But even Mary knows there’s a difference between being suspicious of a new moustache-twirling English ambassador versus running away whenever things get too hot and heavy with her husband-to-be.

Last week, she unearthed a piece of why she was keeping Darnley at arms length; the understandable loss we all Mary still feels at Francis’ death. Accepting and living with that allowed her to open herself up to Darnley on a surface level. But as she comes to realize this week, she not only lost Francis — she saw him murdered in front of her.
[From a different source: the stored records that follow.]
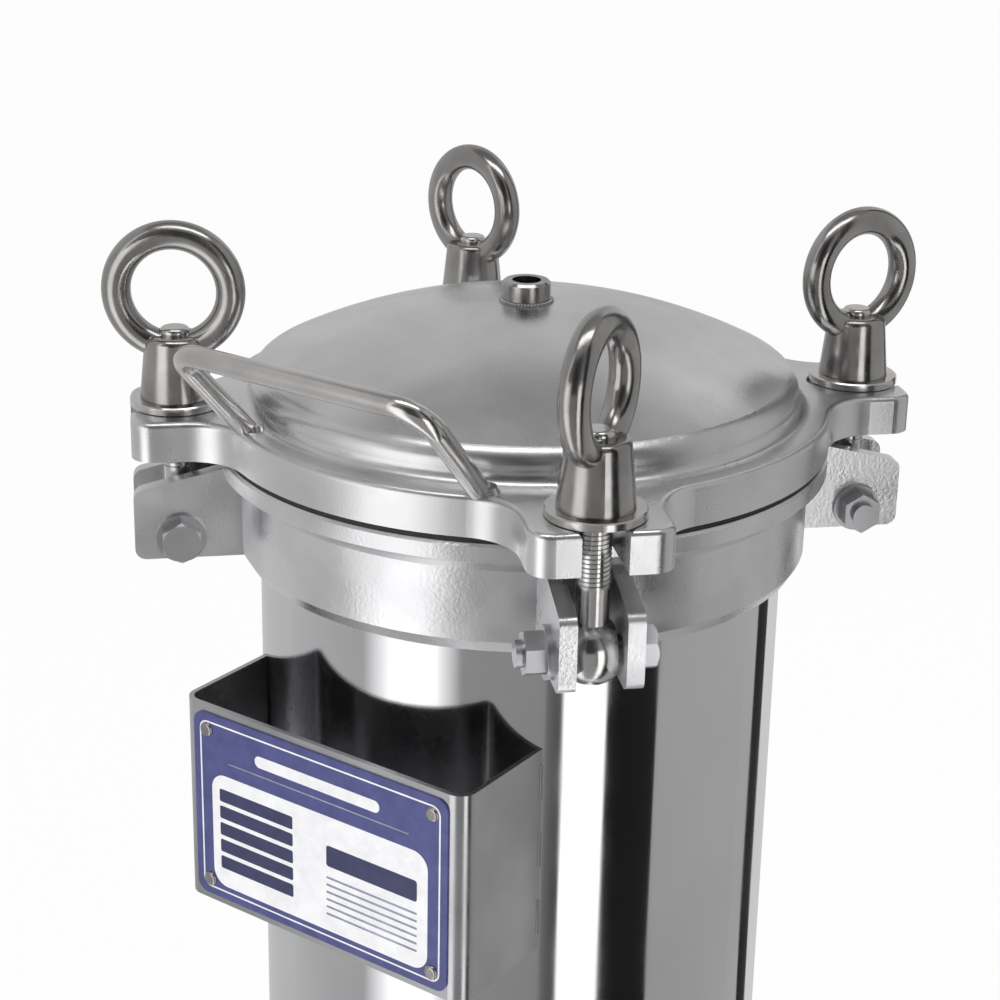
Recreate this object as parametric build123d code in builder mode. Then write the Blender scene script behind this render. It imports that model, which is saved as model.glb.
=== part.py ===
"""Single bag filter housing: domed cast lid held by four swing bolts with eye nuts, cast head ring,
rolled shell with dished bottom, threaded side inlet and bottom outlet, perforated basket and felt bag inside.
Millimetres, +Z up, origin on the floor under the vessel axis, -Y towards the nameplate."""

import os
from math import hypot, sqrt

from build123d import *

# ---------------------------------------------------------------- driving dimensions
lid_level = 760.0  # height of the lid lugs' top face above the floor

# vessel
shell_radius = 109.5
shell_wall = 3.0
shell_overlap = 18.0  # shell standing inside the head's socket
seat_drop = 166.0  # basket seat below the lid level
seat_thick = 6.0
dish_depth = 55.0
dish_wall = 3.0

# lid casting
flange_radius = shell_radius + 16.5
flange_thick = 16.0
dome_radius = shell_radius + 4.0
dome_rise = 39.0
dome_shoulder = 11.0  # height where the dome turns down into its skirt
dome_wall = 6.0
dome_knuckle = 9.0
dome_draft = 1.0
dome_root = 5.0  # fillet between dome and flange
spigot_radius = shell_radius - 10.5
spigot_depth = 9.0
spigot_wall = 6.0

# head casting
gasket_thick = 2.5
gasket_inset = 1.2
head_lip_radius = flange_radius
head_lip = 8.0
head_taper = 5.0
lip_chamfer = 1.0
band_radius = shell_radius + 9.0
band_drop = 60.0  # end of the straight band below the lid level
band_foot = 5.0  # chamfer under the band, its height and its depth
band_foot_depth = 3.0
head_bore = shell_radius - 8.5

# clamps: slotted lug, clevis ears, swing bolt, washer, eye nut
clamp_circle = flange_radius + 16.0
clamp_stations = {"front_left": -135.0, "front_right": -45.0, "back_right": 45.0, "back_left": 135.0}
ring_turns = {"front_left": 170.0, "front_right": 145.0, "back_right": 20.0, "back_left": 35.0}
lug_width = 53.0
lug_reach = 18.5  # lug end beyond the bolt axis
lug_corner = 9.0
lug_neck = 24.0
lug_edge = 2.5
slot_width = 17.0
slot_depth = 10.0  # slot floor's axis inside the bolt circle
ear_gap = 18.0
ear_thick = 6.5
ear_reach = 18.5
ear_top_drop = 30.0
ear_root_rise = 7.0
ear_shelf = 4.0
ear_bottom_drop = 61.0
ear_corner = 9.0
pin_drop = 52.0  # pin axis below the lid level
bolt_radius = 6.0
bolt_end = 32.0  # stud tip above the lid level
eye_radius = 12.8
eye_thick = 15.6
washer_radius = 18.5
washer_thick = 3.0
washer_chamfer = 0.5
boss_foot_radius = 14.4
boss_top_radius = 11.8
boss_height = 25.5
boss_round = 3.0
ring_height = 46.5  # eye ring's centre above the lid level
ring_radius = 22.7
ring_wire = 5.8

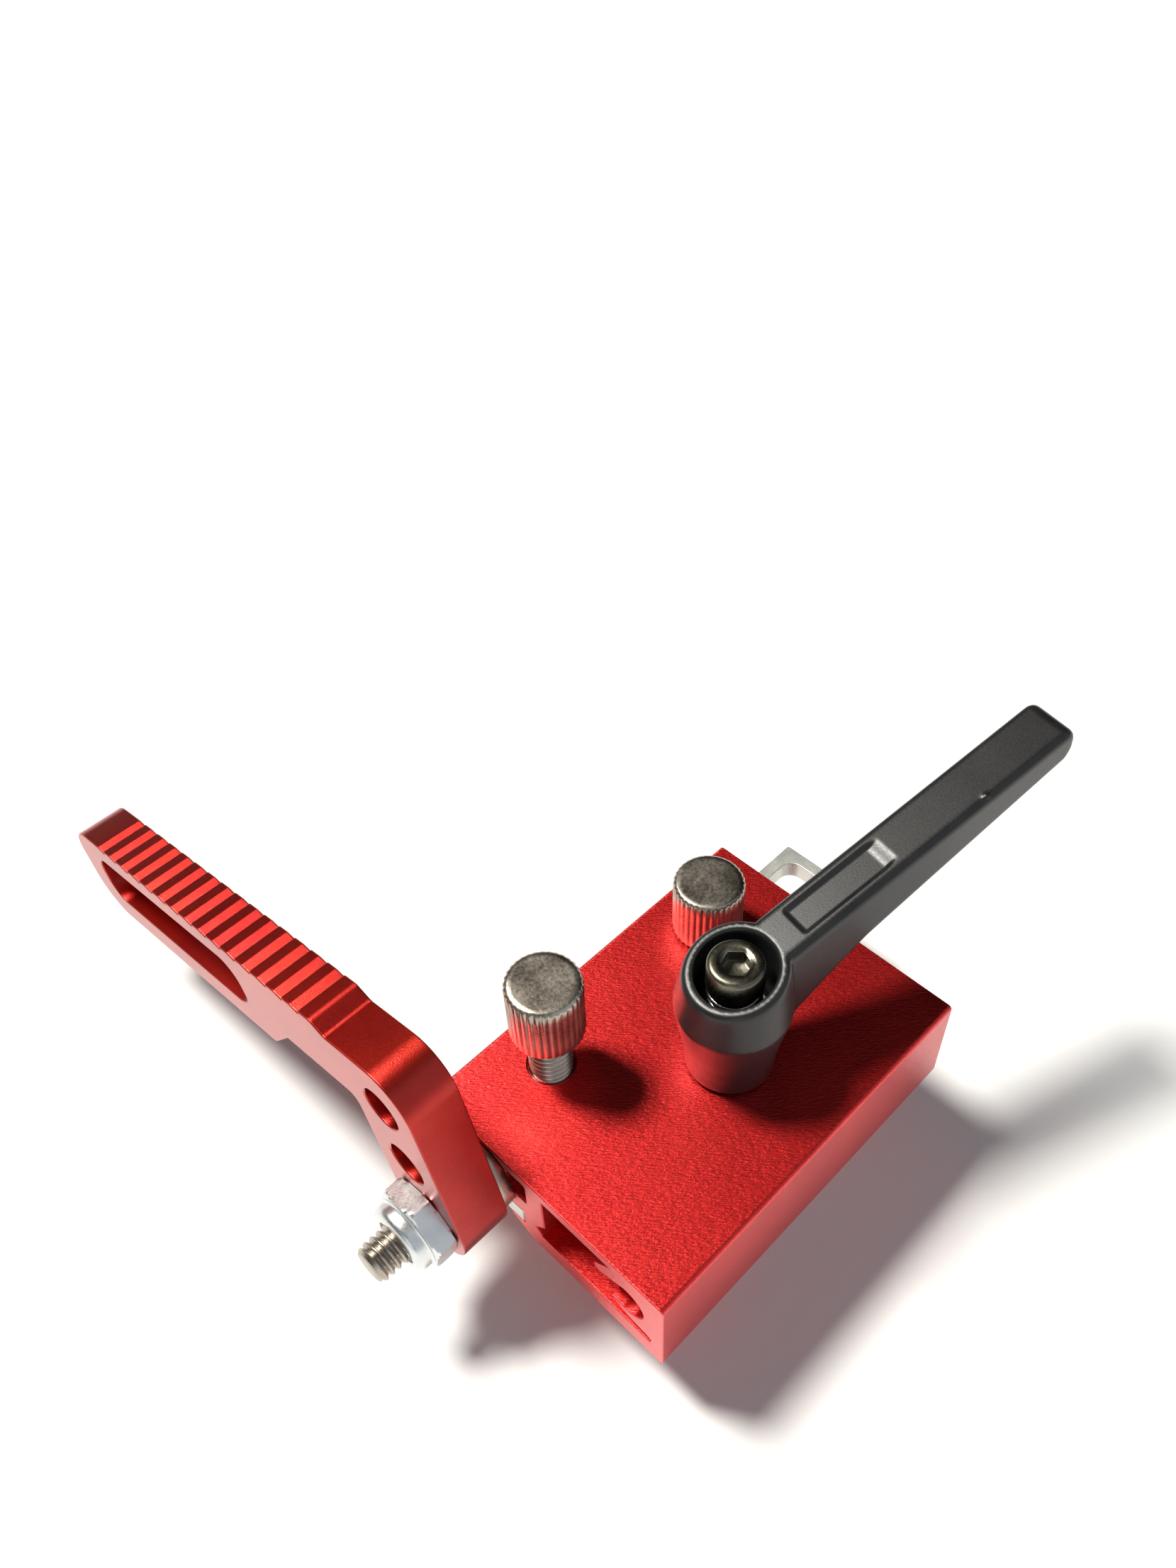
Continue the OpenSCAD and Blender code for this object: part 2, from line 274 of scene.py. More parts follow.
# ---------------------------------------------------------------- materials
class Nodes:
    """Short calls for building one material's node tree."""

    def __init__(self, name):
        self.material = bpy.data.materials.new(name)
        self.material.use_nodes = True
        self.tree = self.material.node_tree
        self.shader = self.tree.nodes["Principled BSDF"]
        self.coords = self.tree.nodes.new("ShaderNodeTexCoord").outputs["Object"]

    def add(self, kind, inputs=None, **settings):
        node = self.tree.nodes.new(kind)
        for key, value in settings.items():
            setattr(node, key, value)
        for key, value in (inputs or {}).items():
            if isinstance(value, bpy.types.NodeSocket):
                self.tree.links.new(value, node.inputs[key])
            else:
                node.inputs[key].default_value = value
        return node

    def set(self, **inputs):
        for key, value in inputs.items():
            name = key.replace("_", " ")
            if isinstance(value, bpy.types.NodeSocket):
                self.tree.links.new(value, self.shader.inputs[name])
            else:
                self.shader.inputs[name].default_value = value

    def stretched(self, scale, turn):
        turned = self.add("ShaderNodeMapping", {"Vector": self.coords, "Rotation": turn}).outputs[0]
        return self.add("ShaderNodeMapping", {"Vector": turned, "Scale": scale}).outputs[0]

    def noise(self, scale, detail, rough=0.6, vector=None, distortion=0.0):
        inputs = {"Vector": vector or self.coords, "Scale": scale, "Detail": detail}
        inputs.update({"Roughness": rough, "Distortion": distortion})
        return self.add("ShaderNodeTexNoise", inputs).outputs["Fac"]

    def ramp(self, value, low, high, to_low=0.0, to_high=1.0):
        return self.add(
            "ShaderNodeMapRange",
            {"Value": value, "From Min": low, "From Max": high, "To Min": to_low, "To Max": to_high},
        ).outputs["Result"]

    def mix(self, factor, a, b):
        node = self.tree.nodes.new("ShaderNodeMix")
        node.data_type = "RGBA"
        for socket, value in ((node.inputs[0], factor), (node.inputs[6], a), (node.inputs[7], b)):
            if isinstance(value, bpy.types.NodeSocket):
                self.tree.links.new(value, socket)
            else:
                socket.default_value = value
        return node.outputs[2]

    def math(self, operation, a, b):
        node = self.tree.nodes.new("ShaderNodeMath")
        node.operation = operation
        for socket, value in ((node.inputs[0], a), (node.inputs[1], b)):
            if isinstance(value, bpy.types.NodeSocket):
                self.tree.links.new(value, socket)
            else:
                socket.default_value = value
        return node.outputs[0]

    def bump(self, height, strength, distance, normal=None):
        inputs = {"Height": height, "Strength": strength, "Distance": distance}
        if normal:
            inputs["Normal"] = normal
        return self.add("ShaderNodeBump", inputs).outputs["Normal"]

    def edge_wear(self, radius, low, high):
        """1 on outside edges, 0 on flats."""
        bevel = self.add("ShaderNodeBevel", {"Radius": radius}, samples=4).outputs["Normal"]
        geometry = self.tree.nodes.new("ShaderNodeNewGeometry").outputs["Normal"]
        facing = self.add("ShaderNodeVectorMath", {0: bevel, 1: geometry}, operation="DOT_PRODUCT")
        return self.ramp(facing.outputs["Value"], high, low)


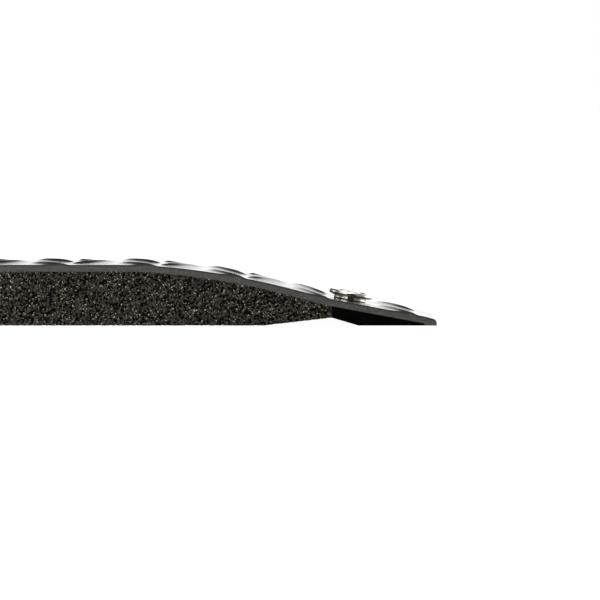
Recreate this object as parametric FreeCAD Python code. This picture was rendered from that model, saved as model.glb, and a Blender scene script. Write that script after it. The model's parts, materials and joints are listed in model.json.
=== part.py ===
import FreeCAD, Part
import math
import os

# Strip of an anti-fatigue floor mat, cut across its bevelled edge, with a grounding press stud.
# Frame: origin at the centre of the underside, +X towards the bevel's tip, +Z up.
# Distances "from the tip" run along the floor, from the tip towards the flat part. Millimetres and degrees.

# Overall
strip_length = 150.0
strip_width = 29.0
sponge_thickness = 12.0
vinyl_thickness = 1.5

# The line where the vinyl meets what is under it: crest, ramp, foot, straight toe
crest_radius = 110.0
crest_turn = 5.74
ramp_slope = 16.3
foot_radius = 41.0
toe_slope = 10.5
toe_spare = 0.55
tip_rounding = 1.0

# Diamond-plate lugs
lug_length = 13.3
lug_width = 6.4
lug_height = 0.62
lug_root = 0.5
lug_pitch = 19.7
lug_row_spacing = lug_pitch / 2
first_lug_from_tip = 9.1
first_row_from_side = 3.2
lug_turn = 45.0

# Press stud
stud_from_tip = 19.4
bead_diameter = 10.0
bead_height = 1.1
bead_rounding = 0.35
neck_diameter = 7.3
neck_height = 0.8
dish_diameter = 7.0
dish_depth = 0.45
head_wall = 0.5
press_foot_diameter = 16.0

# Eyelet that rivets the stud through the vinyl
tube_diameter = 3.4
tube_wall = 0.35
roll_radius = 0.4
eyelet_flange_diameter = 6.4
eyelet_flange_thickness = 0.45
hole_clearance = 0.05
recess_clearance = 0.1

# Sponge end and wedge
wedge_wall = 0.6
sponge_end_height = 1.75
skive_run = 15.1
wedge_foot_run = 5.9
wedge_end_from_tip = 2.7

half_length = strip_length / 2
half_width = strip_width / 2
above_everything = 2 * (sponge_thickness + vinyl_thickness + lug_height)
toe_run = stud_from_tip + neck_diameter / 2 + toe_spare
sponge_end_from_tip = stud_from_tip + eyelet_flange_diameter / 2 + recess_clearance + wedge_wall


def sine(degrees):
    return math.sin(math.radians(degrees))


def cosine(degrees):
    return math.cos(math.radians(degrees))


def solve_ramp_radius():
    """The ramp's radius that brings the line from the sponge's top down to the floor at the tip."""
    toe_rise = toe_run * math.tan(math.radians(toe_slope))
    foot_rise = foot_radius * (cosine(toe_slope) - cosine(ramp_slope))
    crest_rise = crest_radius * (1 - cosine(crest_turn))
    ramp_rise = sponge_thickness - toe_rise - foot_rise - crest_rise
    return ramp_rise / (cosine(crest_turn) - cosine(ramp_slope))


def line_stretches():
    """The line as stretches: start distance, start height, start and end slope, radius (convex < 0)."""
    bends = [(foot_radius, ramp_slope), (-solve_ramp_radius(), crest_turn), (-crest_radius, 0.0)]
    stretches = [(0.0, 0.0, toe_slope, toe_slope, None)]
    distance = toe_run
    height = toe_run * math.tan(math.radians(toe_slope))
    slope = toe_slope
    for radius, end_slope in bends:
        stretches.append((distance, height, slope, end_slope, radius))
        distance += radius * (sine(end_slope) - sine(slope))
        height += radius * (cosine(slope) - cosine(end_slope))
        slope = end_slope
    stretches.append((distance, height, 0.0, 0.0, None))
    return stretches


STRETCHES = line_stretches()


def line_point(distance):
    """Height and slope of the line at a distance from the tip; the toe runs on past the tip."""
    start, height, slope, _, radius = [s for s in STRETCHES if s[0] <= max(distance, 0)][-1]
    step = distance - start
    if radius is None:
        return height + step * math.tan(math.radians(slope)), slope
    here = math.degrees(math.asin(sine(slope) + step / radius))
    return height + radius * (cosine(slope) - cosine(here)), here


def lifted_point(distance, lift):
    """The point at a height of lift, square to the line, above its point at this distance."""
    height, slope = line_point(distance)
    x = half_length - distance + lift * sine(slope)
    return FreeCAD.Vector(x, 0, height + lift * cosine(slope))


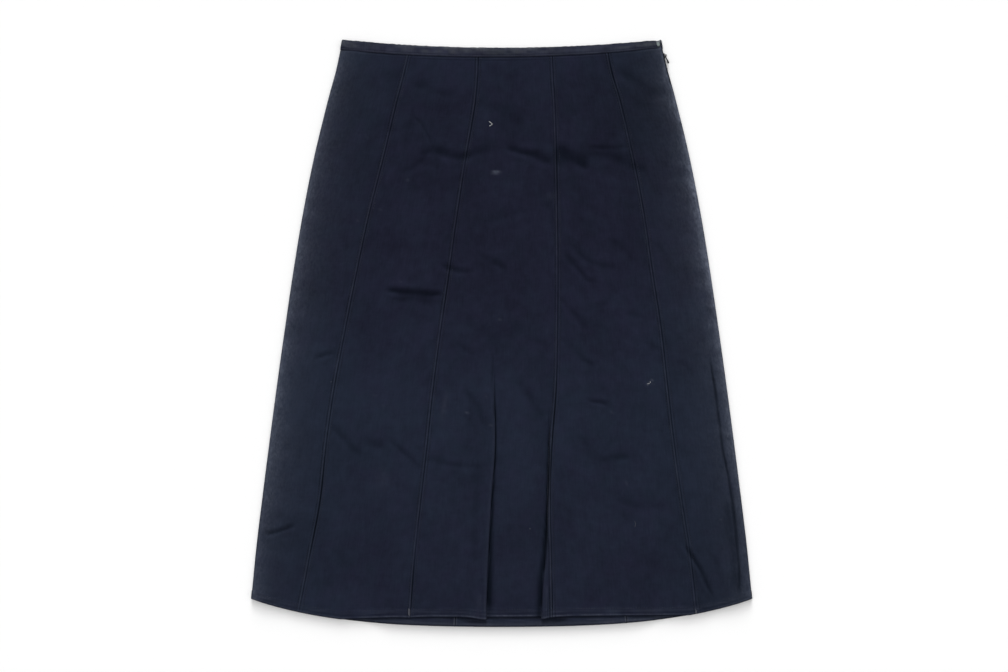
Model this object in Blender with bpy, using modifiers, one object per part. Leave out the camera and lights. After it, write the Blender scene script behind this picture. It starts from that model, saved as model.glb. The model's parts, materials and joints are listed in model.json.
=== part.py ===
"""A gored A-line skirt with a soft inverted pleat at the centre front, laid flat on a surface.

The skirt lies on its back: five back gores rest on the surface (z = 0) and five front gores lie on
them. X runs across the skirt, Y runs up its length to the waist, Z is up. The origin is at the
middle of the footprint. Lengths below are in millimetres and are turned into metres where a vertex
is written.
"""

import math
from collections import namedtuple

import bmesh
import bpy
from mathutils import Matrix

MM = 0.001

# ---- driving sizes, in millimetres ---------------------------------------------------------------
WALL = 1.0                 # thickness of the cloth
GAP = 0.3                  # clear space between pieces that touch
BAND_HEIGHT = 10.2         # finished height of the narrow waistband
BAND_WALL = 1.8            # the waistband is cloth folded double
WAIST_HALF = 183.0         # half the flat waist
HEM_HALF = 287.5           # half the flat hem, at the side folds
OVERALL_LENGTH = 673.8     # from the waist corners to the lowest point of the hem
WAIST_DIP = 9.2            # the waist edge is this much lower at the centre than at its corners
HEM_SWEEP_2 = 13.3         # the hem climbs to the side folds by these two amounts,
HEM_SWEEP_4 = 18.9         # one with the square and one with the fourth power of the distance out
FRONT_LIFT = 11.0          # the back hem shows this far below the front hem
FRONT_LIFT_MIDDLE = 15.0   # where it shows most
FRONT_LIFT_REACH = 200.0   # and how far out from there it stops showing
BACK_WAIST_DROP = 1.5      # the back waist edge lies this much lower than the front one

FOLD_MIDDLE = 2.4          # height at which the front and back edges meet in the side folds
FRONT_LOW = 1.9            # height of the middle of the front cloth where it lies on the back
FRONT_WAIST = 3.0          # the same at the waistband, where four layers lie together
WAIST_SETTLE = 0.08        # the front comes down from there over this share of the length
EDGE_OPENING = 0.5         # height between the front and back edges in the side folds
BAND_OPENING = 0.7         # the same at the ends of the thicker waistband
FRONT_NOSE = 1.5           # radius at which the front turns down at the very edge of the side fold
FRONT_ROLL_TOP = 4.8       # height of the middle of the front cloth along the top of the side folds
FRONT_ROLL_WIDTH = 14.0    # distance in from the edge to that highest line
ROLL_FADE = 24.0           # how far in from the side fold the front settles on to the back

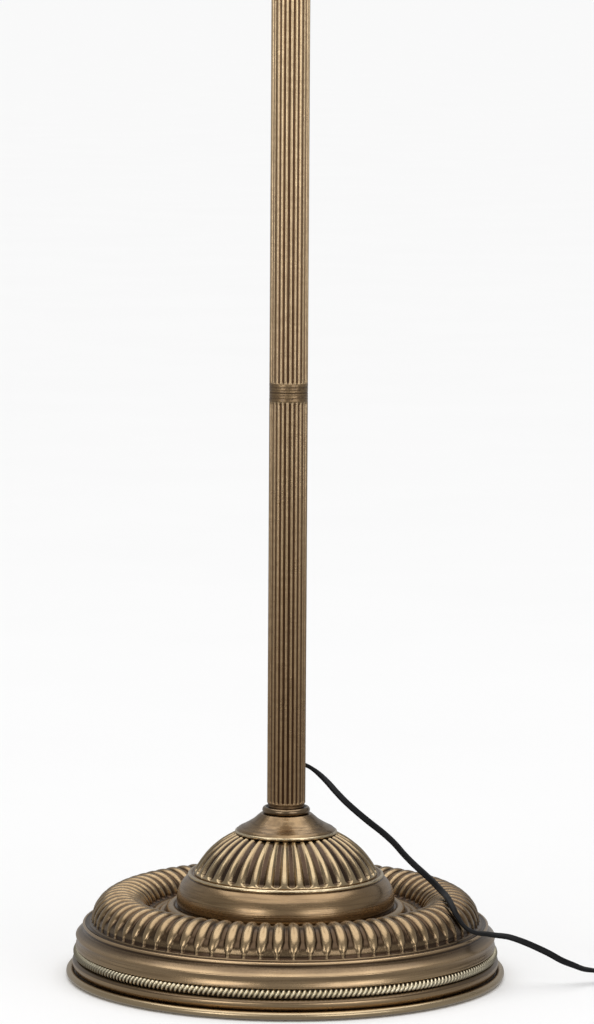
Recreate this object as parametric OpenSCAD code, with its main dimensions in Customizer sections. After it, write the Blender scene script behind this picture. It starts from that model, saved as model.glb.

She unleashed her rage upon his killer last season, but grief isn’t just one emotion to process and move on from — it’s a journey of tiny moments that constantly surprise you. She pushed Darnley away from her, both emotionally and into a safehouse, to protect him from harm — and herself, from the pain of losing him, too.

Love & Death

Marriage and love and war are all muddled up for Mary, as by simple fate they always have been: She knows she must marry Darnley to protect her country from Elizabeth (Rachel Skarsten), but she’s unwilling to wed for purely mercenary reasons and is starting to like him. Even as half-brother James (Dan Jeannotte) — whose own shifty-eyed looks hint at possible future betrayal, as per usual — reminds her she need not necessarily marry this unpredictable man, Mary knows she has no choice. And since she knows herself well enough to realize she’s incapable of faking it, to love this man is to open herself to future misery. So, panic: Not just a limited set of bad options, but a very real tick-tock atop them.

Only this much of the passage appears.